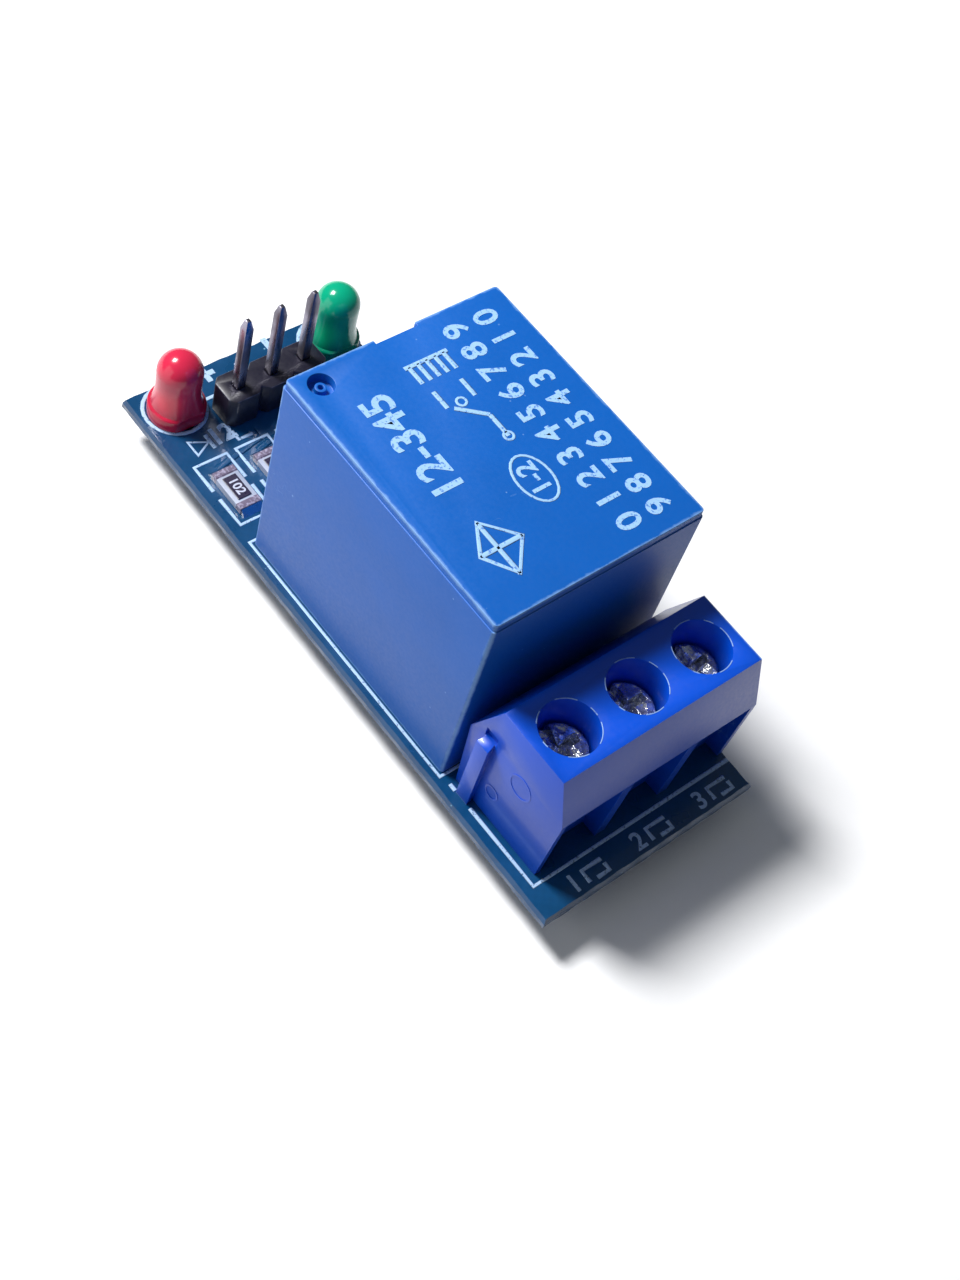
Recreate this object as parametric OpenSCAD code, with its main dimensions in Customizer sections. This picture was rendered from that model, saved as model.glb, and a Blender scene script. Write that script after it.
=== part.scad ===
// Relay module board.
// A cube relay, a three-way screw terminal, a pin header, two lamps and a row of chip parts
// on a long narrow board. X runs along the board towards the terminal, Y across it, Z up.
// The origin is under the middle of the board, level with the cut tips of the leads.

/* [Board] */
// Thickness of the board
board_t = 1.0; // [0.8:0.1:1.6]
// Depth of each V score, above and below the snapped web
score_deep = 0.3; // [0.1:0.05:0.35]
// How far a V score leans in from the edge
score_in = 0.15; // [0.05:0.05:0.3]
// Length of the cut leads under the board
lead_out = 2.0; // [1.6:0.1:3]
// Board left in front of the terminal
front_margin = 2.45; // [1:0.05:6]
// Least board left beside the relay
relay_margin = 0.45; // [0.4:0.05:4]
// Least board left beside the terminal
term_margin = 0.18; // [0.15:0.01:2]
// Air between a lead and the wall of its hole
hole_gap = 0.12; // [0.08:0.02:0.2]
// Height of a solder cone under the board
solder_h = 0.9; // [0.5:0.1:1.3]
// Width of the ring that a solder cone covers round its lead
solder_ring = 0.5; // [0.35:0.05:0.7]

/* [Pin header] */
// Distance from the board's end to the row of pins
header_u = 4.2; // [3.4:0.1:5]
// Spacing of the pins
pin_pitch = 2.54; // [2:0.01:2.54]
// Side of a square pin
pin_side = 0.64; // [0.5:0.02:0.7]
// Height of a pin above the board
pin_up = 8.5; // [6:0.1:12]
// Width of the header's body
header_w = 2.5; // [2:0.1:2.6]
// Height of the header's body
header_h = 2.5; // [1.5:0.1:4]
// Cut corner between two pins of the header's body
header_notch = 0.45; // [0.2:0.05:0.7]
// Length of the taper at the end of a pin
pin_taper = 0.7; // [0.3:0.1:1]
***
Each line of the material should be echoed exactly.

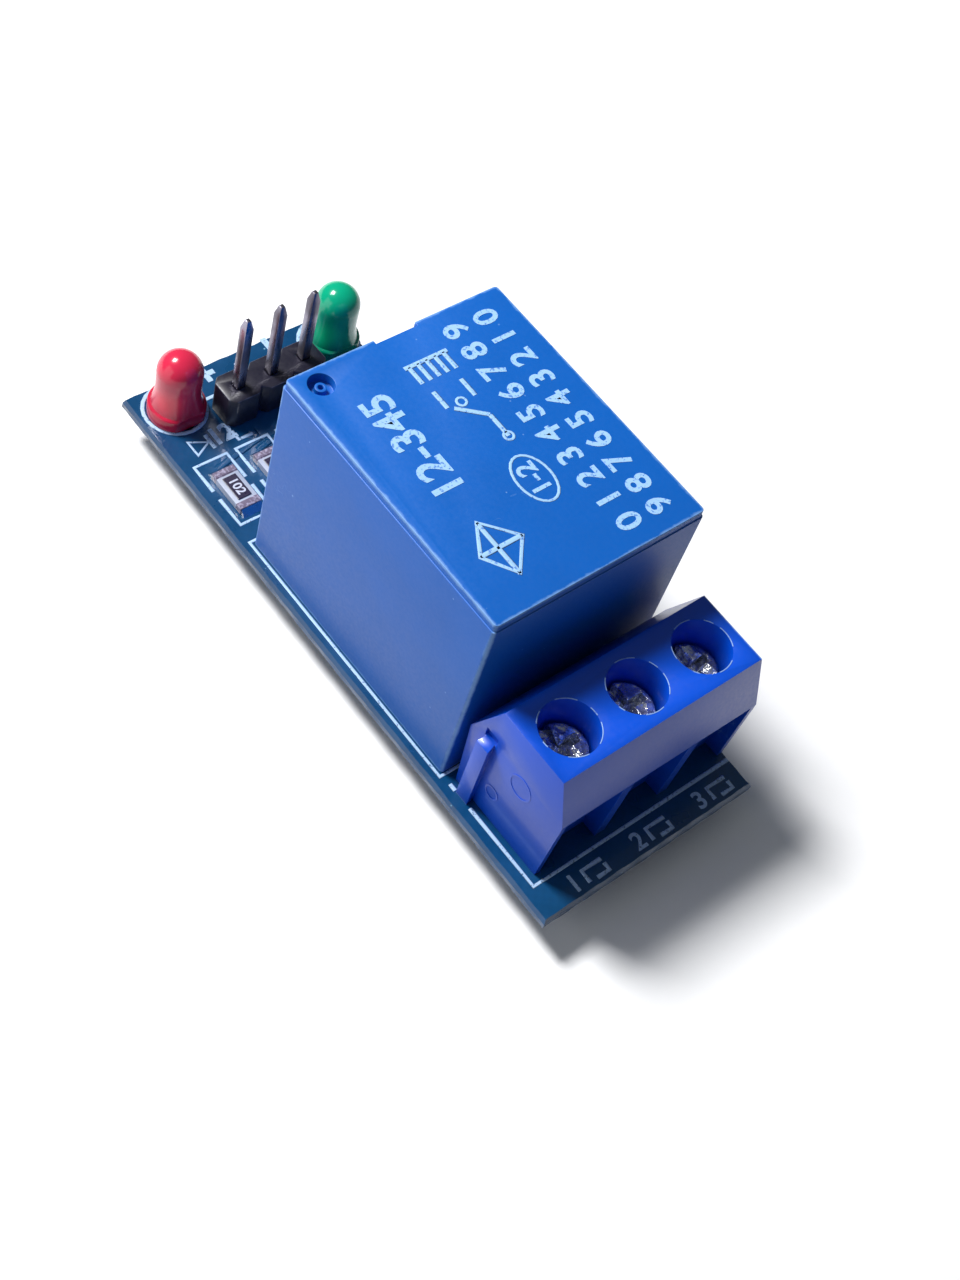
Recreate this object as parametric OpenSCAD code, with its main dimensions in Customizer sections. This picture was rendered from that model, saved as model.glb, and a Blender scene script. Write that script after it.
=== part.scad ===
// Relay module board.
// A cube relay, a three-way screw terminal, a pin header, two lamps and a row of chip parts
// on a long narrow board. X runs along the board towards the terminal, Y across it, Z up.
// The origin is under the middle of the board, level with the cut tips of the leads.

/* [Board] */
// Thickness of the board
board_t = 1.0; // [0.8:0.1:1.6]
// Depth of each V score, above and below the snapped web
score_deep = 0.3; // [0.1:0.05:0.35]
// How far a V score leans in from the edge
score_in = 0.15; // [0.05:0.05:0.3]
// Length of the cut leads under the board
lead_out = 2.0; // [1.6:0.1:3]
// Board left in front of the terminal
front_margin = 2.45; // [1:0.05:6]
// Least board left beside the relay
relay_margin = 0.45; // [0.4:0.05:4]
// Least board left beside the terminal
term_margin = 0.18; // [0.15:0.01:2]
// Air between a lead and the wall of its hole
hole_gap = 0.12; // [0.08:0.02:0.2]
// Height of a solder cone under the board
solder_h = 0.9; // [0.5:0.1:1.3]
// Width of the ring that a solder cone covers round its lead
solder_ring = 0.5; // [0.35:0.05:0.7]

/* [Pin header] */
// Distance from the board's end to the row of pins
header_u = 4.2; // [3.4:0.1:5]
// Spacing of the pins
pin_pitch = 2.54; // [2:0.01:2.54]
// Side of a square pin
pin_side = 0.64; // [0.5:0.02:0.7]
// Height of a pin above the board
pin_up = 8.5; // [6:0.1:12]
// Width of the header's body
header_w = 2.5; // [2:0.1:2.6]
// Height of the header's body
header_h = 2.5; // [1.5:0.1:4]
// Cut corner between two pins of the header's body
header_notch = 0.45; // [0.2:0.05:0.7]
// Length of the taper at the end of a pin
pin_taper = 0.7; // [0.3:0.1:1]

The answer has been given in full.